The rotor and stator can be accurately connected so that the rotor is centered in the stator, i.e. with the rotor axis coincident with the stator axis, and with no obliqueness between the two axes. By having the two axes coincident the air gap between the rotor and stator is maintained essentially constant throughout the angular stroke of the rotor, thereby contributing to a low hysterisis operation.
It will be noted that flow control element 20 is an integral extension of rotor 22. The one-piece structure is the only movable component in the assembly, other than the anti-friction balls. By making the movable component as a relatively small integral structure it is possible to reduce its mass, thereby reducing the magnetic forces needed to move the structure.

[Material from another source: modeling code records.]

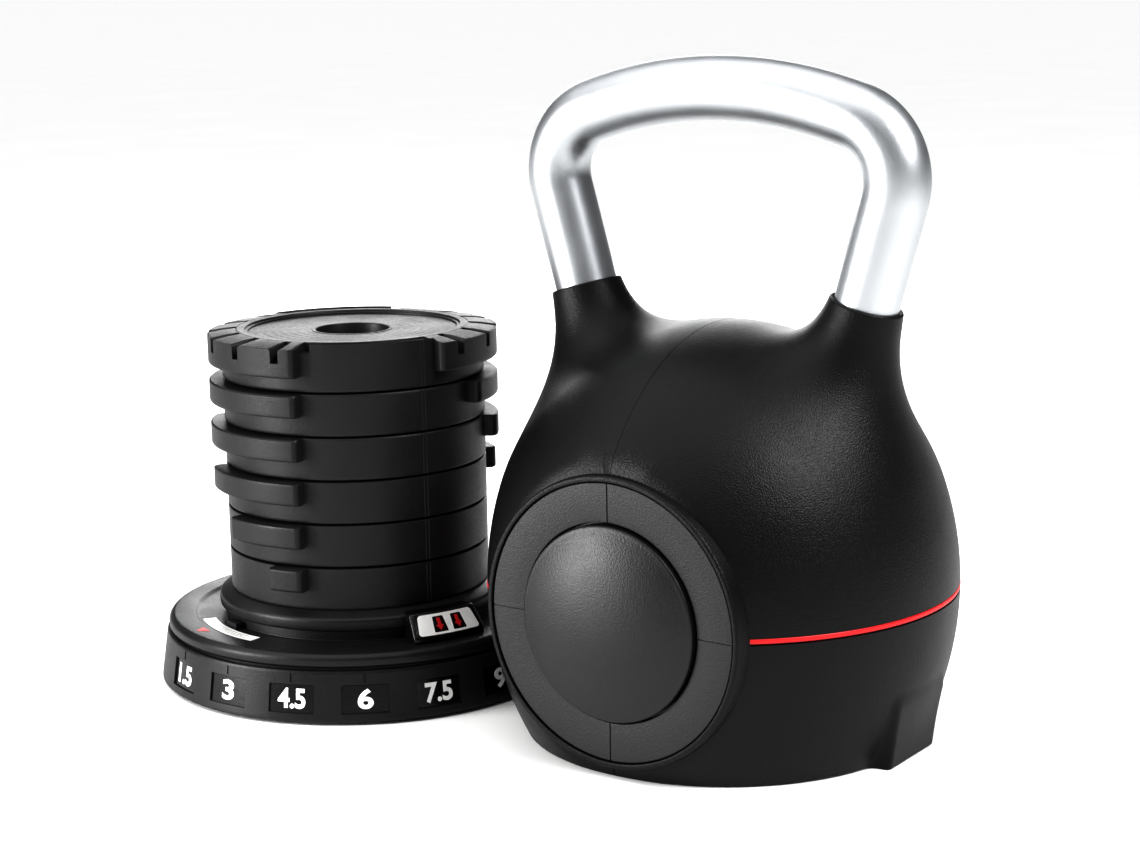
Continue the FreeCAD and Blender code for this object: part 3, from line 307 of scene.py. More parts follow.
def mix_finishes():
    """Makes every finish once. Grain sizes are real ones where they show, and drawn up to twice as coarse
    where the real grain is too fine to see."""
    chosen = bpy.context.scene.kettlebell_finish
    shell, plates, stripe = ((*value, 1.0) for value in (chosen.shell, chosen.plates, chosen.stripe))
    # polypropylene from a spark-eroded mould: deep black, a soft broad gloss, a fine sandy grain of about
    # 0.5 mm
    FINISH["shell"] = grained("polypropylene_spark_grain", shell, tint("#0b0b0c"), 0.40, 0.05, 0.0007,
                              0.00022, 0.055, gloss(1.5, 0.22), None, (0.00045, 0.00004))
    # ABS ring from the same mould maker with a tighter, duller grain
    FINISH["ring"] = grained("abs_fine_matt_grain", tint("#141415"), tint("#1a1a1b"), 0.50, 0.05, 0.0008,
                             0.00014, 0.04, gloss(1.53, 0.40), tint("#242425"), (0.0004, 0.00003))
    # ABS cap, satin: smoother than the ring, so the light rolls over its dome
    FINISH["cap"] = grained("abs_satin", tint("#0a0a0b"), tint("#101011"), 0.42, 0.04, 0.0008, 0.00014,
                            0.03, gloss(1.53, 0.42), tint("#1a1a1b"))
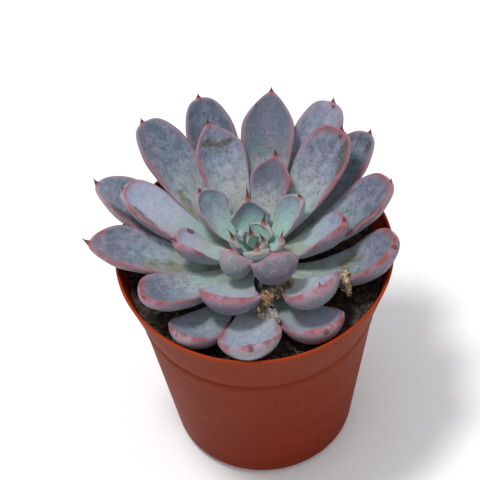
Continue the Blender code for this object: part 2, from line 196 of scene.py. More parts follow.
# Leaves, as in the model, by their number
LEAVES = (
    grow(94.5, 95.7, 44, 44, 17, 15, thick=3, blunt=0.85, wide=0.62, point=7, lift=-25,
         young=0.9),
    grow(238, 95.3, 29, 108, 20.5, 13.6, roll=4, thick=4.8, point=5, lift=0, sway=-80, young=0.5),
    grow(31, 95.4, 34, 44, 24.5, 12, thick=3.6, young=0.7),
    grow(139, 94.6, 31, 42, 27.8, 14, thick=3.8, young=0.55),
    grow(293, 94.3, 24, 126, 25.5, 18.2, roll=-18, thick=4.7, young=0.3),
    grow(71, 94.2, 29, 34, 34, 15.5, blunt=0.75, point=4.2, young=0.35),
    grow(185, 94.4, 19, 46, 28.3, 14.5, roll=12, young=0.4),
    grow(0, 93.8, 14, 58, 34.4, 17, roll=-18, young=0.35),
    grow(106, 92.2, 24, 32, 49.6, 20, roll=5, bend=4, thick=4.2, blunt=0.75, point=3.2,
         young=0.2),
    grow(249, 92.5, 14, 80, 32.8, 24, power=4, roll=6, thick=5, taper=3, young=0.2),
    grow(46, 91.8, 24, 34, 54, 21, bend=-3, young=0.15),
    grow(157.6, 91.1, 16.5, 36, 51.6, 19, roll=7, young=0.15),
    grow(310, 91.2, 9, 85, 37, 24, power=3.5, roll=-8, thick=5, wide=0.82, taper=3.5,
         young=0.1),
    grow(79.5, 89, 24.7, 26, 61.7, 20.5, thick=4.2, blunt=0.7, young=0.1),
    grow(211.6, 89.8, 11.5, 32, 46, 20.5, power=3, roll=8, thick=5.2, young=0.1),
    grow(15, 89, 14, 42, 55.3, 21, roll=-9, bend=3),
    grow(128, 88.2, 21, 28, 64.4, 21, roll=6, bend=3, thick=4.2),
    grow(265.6, 88.6, 4.5, 80, 50, 24, power=4.5, roll=10, thick=4.8, taper=3.2),
    grow(59.5, 86.3, 21.3, 29, 65.4, 19.5, bend=-5, thick=4),
    grow(180.7, 86.8, 15, 15, 58.7, 20.5, bend=-4, thick=4.1, point=4.6),
    grow(341.7, 86.6, 8, 62, 54.8, 25, roll=-14, bend=18, thick=5.6, taper=2.2),
    grow(104, 84.8, 19, 38, 66.5, 19.4, bend=5, blunt=0.65),
    grow(234, 84.8, 4.5, 80, 48, 21.5, power=4.5, roll=6, bend=3, thick=3.9, taper=3.2),
    grow(44.8, 83.4, 16.2, 32, 63.9, 18.4, bend=-6, thick=4.1),
    grow(151.6, 83.4, 17.4, 26, 63.8, 21, roll=4, bend=8, point=3.6),
    grow(301.5, 83.6, 5.5, 80, 45.5, 24, power=4.5, roll=-10, thick=4.8, taper=2.4),
)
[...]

The one-piece nature of the rotor-valve element component is also advantageous in that the valve element is indirectly supported by the anti-friction bearings. The cylindrical surface of element 20 can be in very close proximity to chamber surface 17 without having pressure engagement between the two surfaces. This means less frictional wear and also less frictional resistance to valve element motion.
A further advantageous feature is the construction of spring 52. The spring is located beyond the end of rotor 22 so that it can have a relatively long total length. Stress per unit spring length can be relatively low, thereby increasing the spring reliability factor. Also, the mounting gear 55 can be rotated through a relatively great rotational distance, if necessary, to calibrate the system. A precisely controlled spring force is achievable.
Another feature of interest is the relatively long angular stroke distance of rotor 22. The rotor stroke is ninety radial degrees, such that flow control element 20 can produce substantial changes in the size of port 16 as the rotor undergoes full angular deflection.
Stator 27 and rotor 22 are designed so that the stator axial length is somewhat greater than the axial lengths of rotor magnets 45 and 47, as will be seen from FIG. 2. The direct magnetic flux path is spaced axially inwardly from the extreme ends of the stator so that stray magnetic flux into the bearings or housing 11 becomes less of a problem. There are fairly large air gaps between the rotor magnets and the bearings.
While the best mode for carrying out the invention has been described in detail, those familiar to the art to which this invention relates will recognize various alternative designs and embodiments for practicing the invention as defined by the following claims.